The pribumis speak in stiff, formal Indonesian with Javanese accent. Wiluan said Indonesian has a more universal appeal than Javanese.

They appear to understand the Dutch officer's English but never speak the foreign language themselves.

The boys add a new layer of nonsense. English is their mother tongue, but they respond to the Dutch villain in Indonesian right up until the end, when their covers are finally blown.

If the filmmakers intend the boys' insistence to speak in Indonesian as some sort of shorthand for patriotism, then it's not subtlety or sophistication that makes the symbolism go over everyone's head, but inconsistencies and confusion.

Then there's the problem with the buffalo.

You could replace the buffalo in this movie with any other animal and no one would bat an eyelid, nor would the movie lose any meaning.

Buffalo races are popular in some parts of Indonesia, including in Madura in East Java, Jembrana in Bali and Tanah Datar in West Sumatra, as well as in some other countries in Southeast Asia.

The tradition can be traced back to the area's agricultural roots, where farmers celebrate each harvest by racing each other on the water buffaloes they use to plough their rice fields.

The movie does not bother with the sociological niceties. The buffaloes are just there to emphasize the "Indonesian-ness" of the film.

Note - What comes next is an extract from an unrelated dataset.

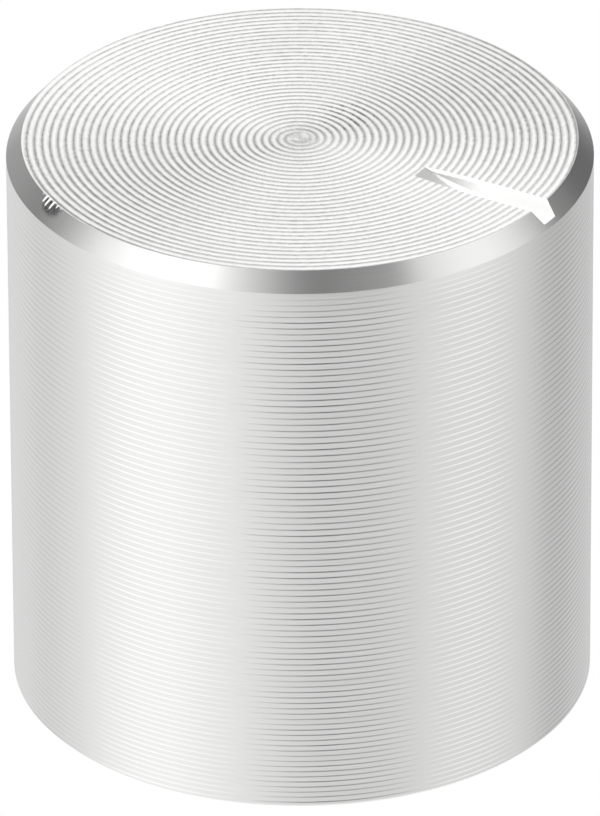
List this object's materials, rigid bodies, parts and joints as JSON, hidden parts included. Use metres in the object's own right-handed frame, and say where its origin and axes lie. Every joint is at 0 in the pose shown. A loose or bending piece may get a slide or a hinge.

The buffalo first appears in the movie when Kiona (Pevita Pearce) – strong but underused heroine of the film – rides a buffalo for no apparent reason against the scolding of her father, who said it was very unladylike of her.

The buffaloes don't appear again until the two cowboys ride them to rush to their duel with Van Trach and his cronies.

Though the filmmakers insist their attempt to mesh East and West was done to promote Indonesia, it is unnerving to see the movie may have dumbed itself down too much – by shirking details of the very culture they want to show off – that they end up doing it a disservice.

Is showing a mindless bloodbath between Asian cowboys and white men the most effective way to promote Indonesia, or to appeal to the international market?

Buffalo Boys is playing in cinemas across the country.